In his blog post entitled Spyder Spots a Memetracker Nick Bradbury writes

Andy "Spyder" Herron writes about the "personal memetracker" that's hidden in FeedDemon 2.0.0.25.

I had hoped to complete this feature by now, but as Andy points out, it still needs some work (which is why I hid it and gave it a "beta" label). If you'd like to try it out, select "Popular Topics" from the Browse menu (or just add the "Popular Topics" toolbutton to the toolbar above FeedDemon's browser).
I should add that this feature will probably be useful only to people who subscribe to a lot of feeds since it relies on common links to determine popularity. So if you're not subscribed to feeds which link to the same articles, chances are it won't show you any results.

In another blog post entitled MeMeme Sam Ruby writes

Ross Mayfield: Cue up not what is popular, or what the people I subscribed to produced. Cue up what my social network has found interesting.
Herewith, a simple demonstration of what aggressive canonicalization can produce. Venus may be in Python, but suppose I’m in a Ruby mood. The cache is simply files in Atom 1.0 format, with all textual content normalized to XHTML.

Lets make a few simplifying assumptions: all posts are created equal, each post can only vote once for any given link (this also takes care of things like summaries which partially repeat content), posts implicitly vote (once!) for themselves, and the weight of a vote degrades as the square of the distance between when the post was made and now.

Here’s the code, and here’s a snapshot of the output.
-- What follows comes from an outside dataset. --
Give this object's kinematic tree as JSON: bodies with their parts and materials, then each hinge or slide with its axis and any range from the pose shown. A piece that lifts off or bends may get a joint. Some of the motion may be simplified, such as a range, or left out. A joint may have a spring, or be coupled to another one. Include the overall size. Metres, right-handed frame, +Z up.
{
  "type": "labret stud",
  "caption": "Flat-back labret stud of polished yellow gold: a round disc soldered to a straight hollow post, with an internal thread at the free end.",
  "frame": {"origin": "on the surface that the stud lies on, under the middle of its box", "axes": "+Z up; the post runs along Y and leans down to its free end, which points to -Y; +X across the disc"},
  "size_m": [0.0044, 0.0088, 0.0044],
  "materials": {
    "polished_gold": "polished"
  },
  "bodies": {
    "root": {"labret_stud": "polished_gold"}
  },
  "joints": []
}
The output took 6.239 elapsed seconds to produce on my laptop. I still have more work to do to eliminate some of the self-referential links (in fact, I a priori removed Bob Sutor’s blog from the analysis as it otherwise he would dominate the results). But I am confident that this is solvable, in fact, I am working on expanding what filters can do. I’ll post more on that shortly.
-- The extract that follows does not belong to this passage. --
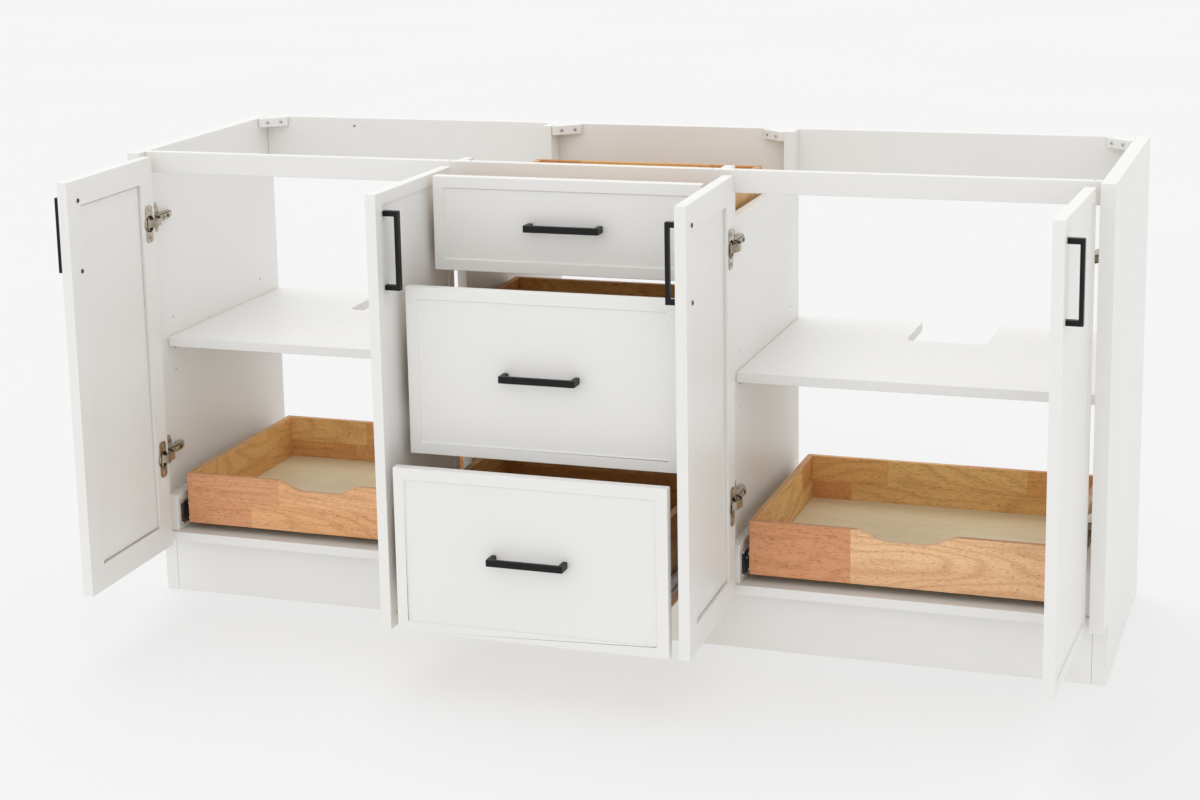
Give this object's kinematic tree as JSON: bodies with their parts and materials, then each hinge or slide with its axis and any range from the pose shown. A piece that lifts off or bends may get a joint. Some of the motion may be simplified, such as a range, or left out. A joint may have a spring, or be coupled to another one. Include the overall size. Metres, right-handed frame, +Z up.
{
  "type": "bathroom vanity cabinet",
  "caption": "White framed-panel bathroom vanity base with hinged doors, stacked centre drawers, side pull-out trays and notched shelves; open back and top.",
  "frame": {"origin": "on the floor, at the centre of the toe-kick board's underside", "axes": "+X to the viewer's right along the width, +Y from the doors to the wall, +Z up"},
  "size_m": [1.829, 0.9083, 0.885],
  "materials": {
    "white_paint": "warm white satin paint on board",
    "rubberwood": "finger-jointed hardwood staves under clear satin lacquer",
    "black_metal": "matte black",
    "nickel": "nickel plate",
    "zinc_steel": "zinc-plated rolled steel"
  },
  "bodies": {
    "case": {"side_panel_left": "white_paint", "side_panel_right": "white_paint", "divider_left": "white_paint", "divider_right": "white_paint", "deck_panel": "white_paint", "toe_kick_board": "white_paint", "front_top_rail": "white_paint", "back_top_rail": "white_paint", "back_bottom_rail": "white_paint", "shelf_left": "white_paint", "shelf_right": "white_paint", "tray_board_left_inner": "white_paint", "tray_board_left_outer": "white_paint", "tray_board_right_inner": "white_paint", "tray_board_right_outer": "white_paint", "slide_top_left": "zinc_steel", "slide_top_right": "zinc_steel", "slide_middle_left": "zinc_steel", "slide_middle_right": "zinc_steel", "slide_bottom_left": "zinc_steel", "slide_bottom_right": "zinc_steel", "slide_tray_left_inner": "zinc_steel", "slide_tray_left_outer": "zinc_steel", "slide_tray_right_inner": "zinc_steel", "slide_tray_right_outer": "zinc_steel", "hinge_arm_far_left_lower": "nickel", "hinge_arm_far_left_upper": "nickel", "hinge_arm_centre_left_lower": "nickel", "hinge_arm_centre_left_upper": "nickel", "hinge_arm_centre_right_lower": "nickel", "hinge_arm_centre_right_upper": "nickel", "hinge_arm_far_right_lower": "nickel", "hinge_arm_far_right_upper": "nickel"},
    "leaf_far_left": {"door_far_left": "white_paint", "hinge_cup_far_left_lower": "nickel", "hinge_cup_far_left_upper": "nickel", "pull_door_far_left": "black_metal"},
    "leaf_centre_left": {"door_centre_left": "white_paint", "hinge_cup_centre_left_lower": "nickel", "hinge_cup_centre_left_upper": "nickel", "pull_door_centre_left": "black_metal"},
    "leaf_centre_right": {"door_centre_right": "white_paint", "hinge_cup_centre_right_lower": "nickel", "hinge_cup_centre_right_upper": "nickel", "pull_door_centre_right": "black_metal"},
    "leaf_far_right": {"door_far_right": "white_paint", "hinge_cup_far_right_lower": "nickel", "hinge_cup_far_right_upper": "nickel", "pull_door_far_right": "black_metal"},
    "drawer_top": {"drawer_front_top": "white_paint", "drawer_box_top": "rubberwood", "pull_drawer_top": "black_metal"},
    "drawer_middle": {"drawer_front_middle": "white_paint", "drawer_box_middle": "rubberwood", "pull_drawer_middle": "black_metal"},
    "drawer_bottom": {"drawer_front_bottom": "white_paint", "drawer_box_bottom": "rubberwood", "pull_drawer_bottom": "black_metal"},
    "pullout_tray_left": {"tray_left": "rubberwood"},
    "pullout_tray_right": {"tray_right": "rubberwood"}
  },
  "joints": [
    {"name": "hinge_far_left", "type": "hinge", "parent": "case", "child": "leaf_far_left", "pos_m": [-0.88475, -0.06975, 0.496], "axis": [0, 0, -1], "range_deg": [-88.5, 16.5]},
    {"name": "hinge_centre_left", "type": "hinge", "parent": "case", "child": "leaf_centre_left", "pos_m": [-0.25075, -0.06975, 0.496], "axis": [0, 0, 1], "range_deg": [-88.5, 1.5]},
    {"name": "hinge_centre_right", "type": "hinge", "parent": "case", "child": "leaf_centre_right", "pos_m": [0.25075, -0.06975, 0.496], "axis": [0, 0, -1], "range_deg": [-88.5, 1.5]},
    {"name": "hinge_far_right", "type": "hinge", "parent": "case", "child": "leaf_far_right", "pos_m": [0.88475, -0.06975, 0.496], "axis": [0, 0, 1], "range_deg": [-88.5, 16.5]},
    {"name": "runner_top", "type": "slide", "parent": "case", "child": "drawer_top", "axis": [0, -1, 0], "range_m": [-0.105, 0.165]},
    {"name": "runner_middle", "type": "slide", "parent": "case", "child": "drawer_middle", "axis": [0, -1, 0], "range_m": [-0.242, 0.198]},
    {"name": "runner_bottom", "type": "slide", "parent": "case", "child": "drawer_bottom", "axis": [0, -1, 0], "range_m": [-0.323, 0.117]},
    {"name": "runner_tray_left", "type": "slide", "parent": "case", "child": "pullout_tray_left", "axis": [0, -1, 0], "range_m": [0, 0.44]},
    {"name": "runner_tray_right", "type": "slide", "parent": "case", "child": "pullout_tray_right", "axis": [0, -1, 0], "range_m": [0, 0.44]}
  ]
}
With both Sam and Nick on the case, I'm quite sure that within the next few months it will be taken for granted that one of the features of news aggregator is to provide personalized meme tracking. Although I'm sure that we'll all use the same set of basic rules for providing this feature, I suspect that the problems that we are trying to solve will end up being different which will influence how we'll implement the feature.

For example, the main reason I want this feature isn't to track what the popular topics are across multiple blogs but instead to find what the popular topics are across aggregated blog feeds such as blogs.msdn.com and the numerous planet sites. In reading Sam's blog it seems he'd consider the same feed linking to the same news items as spam to filter out while I consider it be the only part of the feature I'd use. This issue illustrates the main problems I've had with designing the feature in my head. What "knobs" or options should we give users to control how the meme tracker decides what is interesting or not vs. what should be ignored when generating the list of 'hot topics' (e.g. the various meme trackers have said they filter out link blogs since they tend to dominate the results as well)?

Since I've decided to be more focused with regards to RSS Bandit development, I won't touch this feature until podcasting support is done. However I'd like to hear thoughts from our users in the meantime.

Categories: RSS Bandit | Social Software | Syndication Technology

Tracked by:
http://clotsneeze.blog-bash-club.info/index.php/archives/58 [Pingback]
http://www.nhanlife.com/weblog/the-on-demand-blogosphere-revisited/190 [Pingback]
http://www.nhanlife.com/weblog/between-popular-and-personal-there-is-social/402 [Pingback]

« Jubilee Thoughts: Favicons in RSS Bandit... | Home | Jubilee Thoughts: More on Personalized M... »

Monday, 04 September 2006 03:55:57 (GMT Daylight Time, UTC+01:00)

> In reading Sam's blog it seems he'd consider the same
> feed linking to the same news items as spam to filter
> out while I consider it be the only part of the feature
> I'd use.

My primary goal here is to move this from the realm of a few people deciding what people want, and into a realm where may can experiment.

Don't take my statement as the result of any sort of deep analysis or ingrained preference on my part, I simply wrote the application in minutes and commented on the results I saw. All of Bob's entries have common closing text; many of Tim's posts point to an index of a sort. Perhaps with a wider scope, this will work itself out; but if the target here is the long tail, it just might not.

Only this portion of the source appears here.